IGNACIO CAMACHO-ABC
- Ese momento patético, entre la lástima y la vergüenza ajena, representa la calidad de la política de esta época
Herminio Rufino Sancho es sanchista en función de la lógica de su patronímico –de Sancho Panza procede por cierto el adjetivo pancista, que viene a definir al que acomoda su conducta en principal provecho de sí mismo–, pero también en la medida con que abraza la obediencia al jefe de su partido. Es el diputado del PSOE que se hizo un lío en la sesión de investidura de Feijóo y emitió un voto afirmativo alegando que la secretaria de la Mesa se confundió al pronunciar su apellido. Oyó Sánchez y le salió el ‘sí’ como un reflejo pauloviano que dejó a sus compañeros petrificados al creer por unos momentos que se iba a producir el temido ‘tamayazo’. A diferencia de lo que ocurrió con el parlamentario del PP Casero –otra lumbrera– hace un año, la presidencia de la Cámara le permitió obsequiosamente rectificar el fallo. Ni a uno ni a otro se les conoce actividad destacada como parlamentario; son los denominados ‘culiparlantes’, cuyo ejercicio representativo se limita a hacer bulto, calentar el escaño, aplaudir al líder, abuchear a los adversarios y votar sin hacer preguntas lo que diga el mando.

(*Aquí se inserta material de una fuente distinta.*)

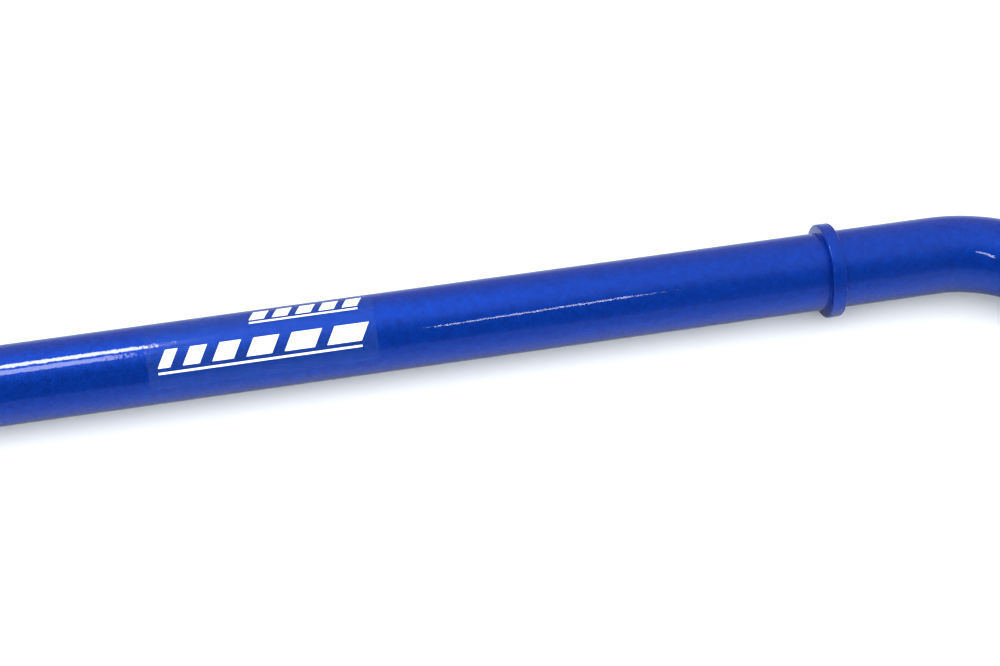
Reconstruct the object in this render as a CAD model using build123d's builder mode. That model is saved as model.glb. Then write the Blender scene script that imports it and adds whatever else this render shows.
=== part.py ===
from build123d import *
import os
from math import cos, radians, sin

# Sway bar (anti-roll bar) of a car: a bent, painted steel tube with two stop rings, a forged
# two-hole lever end welded on each arm, and a clear decal with a white graphic on one side.
# Millimetres. The origin is on the axis of the centre section, midway between the two ends.
# +X points to the right end, both arms reach towards -Y, and +Z is up. The bar lies flat: its
# axis stays in the XY plane, and the rings and lever ends touch a table at Z = -15.4.

# Tube
tube_diameter = 25.4
tube_wall = 4.0

# Axis of the right half, from the middle of the bar outwards
centre_run = 318.2
shoulder_radius = 50.8
shoulder_angle = 62.0
arm_run = 85.0
elbow_radius = 60.0
elbow_angle = 90.0 - shoulder_angle
end_run = 28.0

# Stop ring: flat strip rolled round the tube, its ends closed by a weld on the hidden side
ring_inner_face_x = 280.0
ring_width = 4.6
ring_thickness = 2.7
ring_edge_fillet = 0.6
ring_gap = 3.0
ring_gap_angle = -20.0
ring_weld_crown = 0.6

# Lever end: spigot in the tube, round boss, flattening neck, and a flat paddle with two holes
spigot_clearance = 0.05
spigot_length = 18.0
spigot_chamfer = 1.5
boss_length = 10.0
neck_length = 35.0
paddle_thickness = 9.0
paddle_height = 30.8
paddle_edge_radius = 1.5
corner_arc = 8.0
first_hole_from_neck = 14.0
hole_pitch = 25.0
hole_diameter = 10.5

# Weld between tube and lever end, in a V groove
groove_depth = 2.0
weld_toe = 0.6
weld_crown = 0.9

# Decal on the right half. Angles go round the tube from the -Y side upwards.
film_start_x = 61.8
film_length = 71.4
film_low_angle = 10.0
film_high_angle = 130.0
film_thickness = 0.08
ink_thickness = 0.05
graphic_angle = 77.0
stripe_start_x = 64.9
stripe_widths = (3.8, 5.2, 6.6, 8.0, 9.4, 10.8)
stripe_gap = 3.9
stripe_low_angle = 42.0
stripe_high_angle = 67.0
stripe_slant = 3.0
rule_low_angle = 33.0
rule_high_angle = 36.0
dash_start_x = 94.4
dash_width = 4.8
dash_gap = 2.5
dash_count = 5
dash_low_angle = 97.0
dash_high_angle = 116.0
dash_slant = 1.8
dash_rule_low_angle = 90.0
dash_rule_high_angle = 93.0

tube_radius = tube_diameter / 2
bore_radius = tube_radius - tube_wall
ring_radius = tube_radius + ring_thickness
film_radius = tube_radius + film_thickness
ink_radius = film_radius + ink_thickness

os.makedirs("parts", exist_ok=True)


def save(piece, name):
    """Label a finished piece and write it as its own STEP file."""
    piece.label = name
    export_step(piece, f"parts/{name}.step")


# The axis of the right half: straight centre run, shoulder bend, arm, elbow bend, end run
with BuildLine() as right_axis:
    centre = Line((0, 0), (centre_run, 0))
    shoulder = JernArc(centre @ 1, centre % 1, shoulder_radius, -shoulder_angle)
    arm = Line(shoulder @ 1, shoulder @ 1 + (shoulder % 1) * arm_run)
    elbow = JernArc(arm @ 1, arm % 1, elbow_radius, -elbow_angle)
    end = Line(elbow @ 1, elbow @ 1 + (elbow % 1) * end_run)

# Where the tube stops and the lever end begins; local +Z runs on towards the tip
tube_end = end @ 1
tip_plane = Plane(origin=tube_end, x_dir=(1, 0, 0), z_dir=(0, -1, 0))

# One half of the bent tube, its free end bevelled for the weld
with BuildPart() as bar_tube_right:
    with BuildSketch(Plane.YZ):
        Circle(tube_radius)
        Circle(bore_radius, mode=Mode.SUBTRACT)
    sweep(path=right_axis.line)
    end_circles = bar_tube_right.edges().group_by(Axis.Y)[0]
    chamfer(end_circles.sort_by(SortBy.RADIUS)[-1], groove_depth)

# Stop ring: a C of flat strip with its outer edges rounded
with BuildPart() as right_stop_ring:
    with BuildSketch(Plane.YZ.offset(ring_inner_face_x)):
        Circle(ring_radius)
        Circle(tube_radius, mode=Mode.SUBTRACT)
        with PolarLocations(ring_radius, 1, start_angle=ring_gap_angle):
            Rectangle(4 * ring_thickness, ring_gap, mode=Mode.SUBTRACT)
    extrude(amount=ring_width)
    outer_edges = right_stop_ring.edges().filter_by(GeomType.CIRCLE).group_by(SortBy.RADIUS)[-1]
    fillet(outer_edges, ring_edge_fillet)

# The weld that fills the gap between the strip's two ends, slightly proud of the ring
with BuildPart() as right_ring_weld:
    with BuildSketch(Plane.YZ.offset(ring_inner_face_x)):
        Circle(ring_radius + ring_weld_crown)
        Circle(tube_radius, mode=Mode.SUBTRACT)
        with PolarLocations(ring_radius, 1, start_angle=ring_gap_angle):
            Rectangle(4 * ring_thickness, ring_gap, mode=Mode.INTERSECT)
    extrude(amount=ring_width)
    crown_edges = right_ring_weld.edges().filter_by(GeomType.CIRCLE).group_by(SortBy.RADIUS)[-1]
    fillet(crown_edges, ring_edge_fillet)

# Lever end: the round boss flattens into an upright paddle with a round tip
paddle_start = boss_length + neck_length
outer_hole_distance = paddle_start + first_hole_from_neck + hole_pitch
outer_hole = (tube_end.Y - outer_hole_distance, 0)
inner_hole = (tube_end.Y - outer_hole_distance + hole_pitch, 0)
paddle_plane = Plane.YZ.offset(tube_end.X - paddle_thickness / 2)
with BuildPart() as right_end_forging:
    # paddle, its rim rounded all along except where the neck joins it
    with BuildSketch(paddle_plane):
        with Locations(outer_hole):
            Circle(paddle_height / 2)
            Rectangle(first_hole_from_neck + hole_pitch, paddle_height, align=(Align.MIN, Align.CENTER))
    extrude(amount=paddle_thickness)
    rim_edges = right_end_forging.faces().filter_by(Axis.X).edges().filter_by(Axis.Z, reverse=True)
    fillet(rim_edges, paddle_edge_radius)
    # neck, from a rounded rectangle back to a circle cut into as many edges
    with BuildSketch(tip_plane.offset(boss_length)):
        with BuildLine():
            for quarter in range(4):
                CenterArc((0, 0), tube_radius, 45 - corner_arc / 2 + 90 * quarter, corner_arc)
                CenterArc((0, 0), tube_radius, 45 + corner_arc / 2 + 90 * quarter, 90 - corner_arc)
        make_face()
    with BuildSketch(tip_plane.offset(paddle_start)):
        RectangleRounded(paddle_thickness, paddle_height, paddle_edge_radius)
    loft()
    # boss, bevelled for the weld, and the spigot inside the tube
    with BuildSketch(tip_plane):
        Circle(tube_radius)
    extrude(amount=boss_length)
    chamfer(right_end_forging.edges().group_by(Axis.Y)[-1], groove_depth)
    with BuildSketch(tip_plane):
        Circle(bore_radius - spigot_clearance)
    extrude(amount=-spigot_length)
    chamfer(right_end_forging.edges().group_by(Axis.Y)[-1], spigot_chamfer)
    # bolt holes for the link
    with BuildSketch(paddle_plane):
        with Locations(outer_hole, inner_hole):
            Circle(hole_diameter / 2)
    extrude(amount=paddle_thickness, mode=Mode.SUBTRACT)

# The bead round the joint of tube and lever end
with BuildPart() as right_end_weld:
    with BuildSketch(Plane(origin=tube_end)):
        with BuildLine():
            half_width = groove_depth + weld_toe
            Line((tube_radius - groove_depth, 0), (tube_radius, groove_depth))
            Line((tube_radius, groove_depth), (tube_radius, half_width))
            ThreePointArc(
                (tube_radius, half_width),
                (tube_radius + weld_crown, 0),
                (tube_radius, -half_width),
            )
            Line((tube_radius, -half_width), (tube_radius, -groove_depth))
            Line((tube_radius, -groove_depth), (tube_radius - groove_depth, 0))
        make_face()
    revolve(axis=Axis(tube_end, (0, 1, 0)))

# The left half is the right half seen in a mirror
with BuildPart() as bar_tube_left:
    mirror(bar_tube_right.part, about=Plane.YZ)
with BuildPart() as left_stop_ring:
    mirror(right_stop_ring.part, about=Plane.YZ)
with BuildPart() as left_ring_weld:
    mirror(right_ring_weld.part, about=Plane.YZ)
with BuildPart() as left_end_forging:
    mirror(right_end_forging.part, about=Plane.YZ)
with BuildPart() as left_end_weld:
    mirror(right_end_weld.part, about=Plane.YZ)

# Clear film of the decal, a thin shell bent round the front and top of the tube
with BuildPart() as decal_film:
    with BuildSketch(Plane.YZ.offset(film_start_x)):
        with BuildLine():
            first_angle = 180 - film_high_angle
            sweep_angle = film_high_angle - film_low_angle
            inside = CenterArc((0, 0), tube_radius, first_angle, sweep_angle)
            outside = CenterArc((0, 0), film_radius, first_angle, sweep_angle)
            Line(inside @ 0, outside @ 0)
            Line(inside @ 1, outside @ 1)
        make_face()
    extrude(amount=film_length)


def height_at(angle):
    """Height on the graphic's plane of the ink line that lies at this angle round the tube."""
    return film_radius * sin(radians(angle - graphic_angle))


def slanted_bar(start_x, width, low_angle, high_angle, slant):
    """One leaning bar of the graphic, from start_x along the tube."""
    low = height_at(low_angle)
    high = height_at(high_angle)
    Polygon(
        (start_x, low),
        (start_x + width, low),
        (start_x + width + slant, high),
        (start_x + slant, high),
        align=None,
    )


# White ink on the film: leaning stripes over a rule, and a row of small dashes higher up
graphic_direction = (0, -cos(radians(graphic_angle)), sin(radians(graphic_angle)))
graphic_plane = Plane(origin=(0, 0, 0), x_dir=(1, 0, 0), z_dir=graphic_direction)
with BuildPart() as decal_print:
    with BuildSketch(Plane.YZ.offset(film_start_x)):
        Circle(ink_radius)
        Circle(film_radius, mode=Mode.SUBTRACT)
    extrude(amount=film_length)
    with BuildSketch(graphic_plane):
        stripe_x = stripe_start_x
        for stripe_width in stripe_widths:
            slanted_bar(stripe_x, stripe_width, stripe_low_angle, stripe_high_angle, stripe_slant)
            stripe_x += stripe_width + stripe_gap
        rule_length = stripe_x - stripe_gap - stripe_start_x
        slanted_bar(stripe_start_x, rule_length, rule_low_angle, rule_high_angle, 0)
        for dash in range(dash_count):
            dash_x = dash_start_x + dash * (dash_width + dash_gap)
            slanted_bar(dash_x, dash_width, dash_low_angle, dash_high_angle, dash_slant)
        dash_rule_length = dash_count * (dash_width + dash_gap) - dash_gap
        slanted_bar(dash_start_x, dash_rule_length, dash_rule_low_angle, dash_rule_high_angle, 0)
    extrude(amount=tube_diameter, mode=Mode.INTERSECT)

save(bar_tube_left.part, "bar_tube_left")
save(bar_tube_right.part, "bar_tube_right")
save(left_stop_ring.part, "left_stop_ring")
save(right_stop_ring.part, "right_stop_ring")
save(left_ring_weld.part, "left_ring_weld")
save(right_ring_weld.part, "right_ring_weld")
save(left_end_forging.part, "left_end_forging")
save(right_end_forging.part, "right_end_forging")
save(left_end_weld.part, "left_end_weld")
save(right_end_weld.part, "right_end_weld")
save(decal_film.part, "decal_film")
save(decal_print.part, "decal_print")
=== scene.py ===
"""Looks of a sway bar: a glossy metallic blue tube with stop rings, lever ends and a decal.

Metres, in the row's own frame: the centre section's axis is the X axis, the arms reach
towards -Y, and the rings and lever ends stand on the floor below.
"""

import math

import bpy
import numpy as np
from mathutils import Matrix, Vector


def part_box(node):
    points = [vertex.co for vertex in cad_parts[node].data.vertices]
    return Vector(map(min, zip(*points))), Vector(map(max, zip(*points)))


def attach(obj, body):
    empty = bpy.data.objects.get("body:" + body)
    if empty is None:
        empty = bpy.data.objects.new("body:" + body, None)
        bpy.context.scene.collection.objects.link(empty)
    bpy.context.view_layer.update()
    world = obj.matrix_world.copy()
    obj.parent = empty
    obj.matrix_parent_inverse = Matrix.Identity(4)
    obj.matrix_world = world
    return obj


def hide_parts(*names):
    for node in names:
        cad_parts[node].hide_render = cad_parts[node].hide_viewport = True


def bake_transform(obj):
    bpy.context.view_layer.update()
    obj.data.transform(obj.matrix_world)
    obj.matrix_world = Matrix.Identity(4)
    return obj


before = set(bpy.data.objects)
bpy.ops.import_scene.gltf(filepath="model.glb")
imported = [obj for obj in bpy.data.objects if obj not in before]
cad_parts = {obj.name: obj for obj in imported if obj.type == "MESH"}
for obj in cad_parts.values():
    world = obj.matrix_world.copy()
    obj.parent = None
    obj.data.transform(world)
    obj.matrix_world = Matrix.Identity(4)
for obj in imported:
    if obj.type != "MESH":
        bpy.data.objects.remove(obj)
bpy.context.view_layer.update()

MM = 0.001

# The tube's axis, as in the CAD source
CENTRE_RUN = 318.2 * MM
SHOULDER_RADIUS = 50.8 * MM
SHOULDER_ANGLE = math.radians(62)
ARM_RUN = 85 * MM
ELBOW_RADIUS = 60 * MM
END_RUN = 28 * MM
GROOVE_DEPTH = 2 * MM
TUBE_WALL = 4 * MM

# Places and sizes read from the frame
TUBE_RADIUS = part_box("bar_tube_right")[1].z
RING_LOW, RING_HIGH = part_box("right_stop_ring")
RING_RADIUS = RING_HIGH.z
FLOOR_Z = -RING_RADIUS
WELD_LOW, WELD_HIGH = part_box("right_end_weld")
TUBE_END = Vector(((WELD_LOW.x + WELD_HIGH.x) / 2, (WELD_LOW.y + WELD_HIGH.y) / 2, 0))
FILM_LOW, FILM_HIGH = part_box("decal_film")

AROUND = 128


# ---------------------------------------------------------------- camera and studio

CAMERA_TARGET = Vector((0.17289, -0.00454, -0.00297))
CAMERA_DISTANCE = 0.640
CAMERA_AZIMUTH = math.radians(10.56)
CAMERA_ELEVATION = math.radians(48.992)
LENS = 72

# The studio's light on matt surfaces, from behind and from the front
WHITE_LIGHT = (0.95, 0.985, 0.98, 1)
BACK_FILL = 1.5
FRONT_FILL = 2.6

# What the studio shows in reflections: direction, the span of its dot product that fades from
# dim to bright, and the brightness at either end. The last two dim what the first gives.
CEILING = ((0, 0.34, 0.94), 0.0, 0.95, 0.58, 0.78)
FRONT_SHADE = ((-0.15, -0.84, 0.52), 0.62, 0.97, 1.0, 0.2)
LEFT_SHADE = ((-1, 0, 0), 0.35, 0.95, 1.0, 0.25)

# The table: its two tones, and its tones in reflections, which carry painted shade: dimmer, darker and
# warmer by how open it is there, from right under the bar outwards
TABLE_DARKER = (0.86, 0.865, 0.87, 1)
TABLE_LIGHTER = (0.89, 0.893, 0.895, 1)
PAINTED_SHADE_REACH = 0.06
# painted shade: the table's colour as reflections see it, set by how open the spot is
TABLE_MIRRORED_PAINTED_SHADE = (
    (0.40, (0.50, 0.49, 0.22, 1)),
    (0.64, (0.78, 0.81, 0.52, 1)),
    (0.80, (0.82, 0.87, 0.72, 1)),
    (0.96, (0.40, 0.44, 0.50, 1)),
)

# Lamps: name, distance from the bar's axis, start and end as X and angle, width, radiance.
# Two overhead strips end left of the decal, and a slim one hangs in front on the right.
LAMPS = (
    ("strip_back", 1.2, (-0.17, 102.2), (0.004, 102.2), 0.22, 42),
    ("strip_front", 1.2, (-0.19, 84.2), (-0.022, 84.2), 0.26, 14),
    ("slim", 0.7, (0.216, 44.2), (0.351, 53.1), 0.033, 20),
)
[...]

Sancho es diputado por Teruel, provincia donde tiene una pequeña ganadería y en la que fue llamado a encabezar la candidatura socialista en sustitución de un brillante miembro de la corriente crítica. Su puesto lo ocupaba antes Ignacio Urquizu, reputado profesor de Sociología con amplio currículum en universidades internacionales y abundante obra escrita, activo participante en foros de opinión y publicaciones científicas de su disciplina. Ocurre que Urquizu, acostumbrado a pensar con independencia, se significó contra Sánchez en las primarias que perdió Susana Díaz y goza de buena reputación entre los cuadros antioficialistas. La agrupación turolense lo eligió para ir el primero en la plancha electoral del 23J; el secretario general lo vetó, puso a dedo en su lugar al incondicional ganadero y a otra cosa. De esta manera tan reveladora rige la selección de personal en la política española.
Preguntado en los pasillos por su pifia, el protagonista de la anécdota ofreció una explicación aún más torpe que la confusión previa. Un momento patético entre la lástima y la vergüenza ajena. Y luego, sobre la amnistía, una declaración de franqueza: «Votaré lo que tenga que votar». Filas prietas, que no está el patio para escrúpulos de conciencia (el que los sienta). Ésta es la calidad de la política de esta época, éstos son nuestros legisladores y así funcionan los partidos que los escogen sin más criterio que el de la lealtad sectaria o más bien la docilidad ovejera. Fuera cualquier atisbo de autonomía ética, albedrío racional o simple inteligencia. Sancho y su rudeza agropecuaria, Puente y su zafiedad matonesca. La pregunta de si esta clase de gente nos representa quizá sea mejor no hacérsela. Porque es probable que no nos guste una respuesta sincera.